Seine Hand bewegte sich über den Tisch und griff nach der Robins, und für einen kurzen, schreckerfüllten Moment fühlte sie sich in der Zeit zurückversetzt und wieder vor ihrem brennenden Haus, denn Tobias' Haut fühlte sich fast so an wie die der alten Janna - trocken und rissig, alt und auch noch ein wenig fiebrig. Janna war wenige Augenblicke später gestorben. Getötet worden.

Nur weil diese Erinnerung so schrecklich war, zog sie die Hand mit einem erschrockenen Ruck wieder zurück, und Tobias, der das ja nicht wissen konnte, fuhr leicht zusammen und sah ein bißchen verlegen aus.

»Entschuldigt«, sagte sie hastig. »Ich wollte nicht...«

Sie brach ab und für einen Augenblick wurde die Stille zwischen ihnen noch unangenehmer.

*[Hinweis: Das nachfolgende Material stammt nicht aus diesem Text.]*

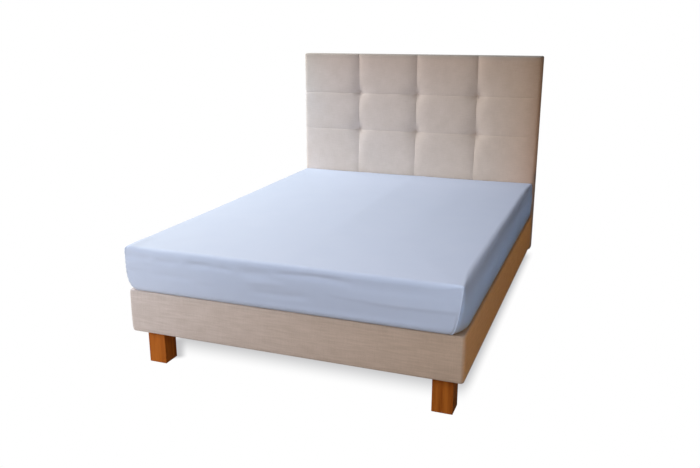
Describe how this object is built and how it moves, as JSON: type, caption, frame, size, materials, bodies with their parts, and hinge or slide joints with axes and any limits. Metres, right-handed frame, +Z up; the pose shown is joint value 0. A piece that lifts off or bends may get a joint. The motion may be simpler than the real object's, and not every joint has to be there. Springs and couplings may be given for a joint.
{
  "type": "fitted sheet on a mattress and upholstered bed",
  "caption": "Pale blue fitted bed sheet stretched over a mattress, its hem turned under, on an upholstered box base with a tufted headboard and square wooden legs",
  "frame": {"origin": "on the floor, at the middle of the whole bed's footprint", "axes": "+X to the right of someone who looks from the foot end at the headboard, +Y from the foot end to the headboard, +Z up"},
  "size_m": [1.54, 2.098, 1.335],
  "materials": {
    "sheet_cotton": "fine plain-weave cotton, matt, pale periwinkle blue",
    "mattress_ticking": "white woven ticking",
    "upholstery": "beige slubbed linen weave, matt",
    "leg_wood": "orange-brown stained wood with upright grain, satin varnish"
  },
  "bodies": {
    "root": {"fitted_sheet": "sheet_cotton", "mattress": "mattress_ticking", "bed_base": "upholstery", "headboard": "upholstery", "leg_front_left": "leg_wood", "leg_front_right": "leg_wood", "leg_back_left": "leg_wood", "leg_back_right": "leg_wood"}
  },
  "joints": []
}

Schließlich räusperte sich Tobias unbehaglich und sagte, ohne sie anzusehen: »Ich bin jetzt müde. Das Reden strengt mich doch noch mehr an, als ich wahrhaben will, fürchte ich. Und du hast wohl recht: Ich sollte nicht soviel Bier trinken.«

Robin hatte verstanden. »Ich muß... sowieso gehen«, sagte sie stockend. »Ich wollte auch eigentlich nur nachsehen, wie es Euch geht.«

Sie rannte regelrecht aus dem Zimmer.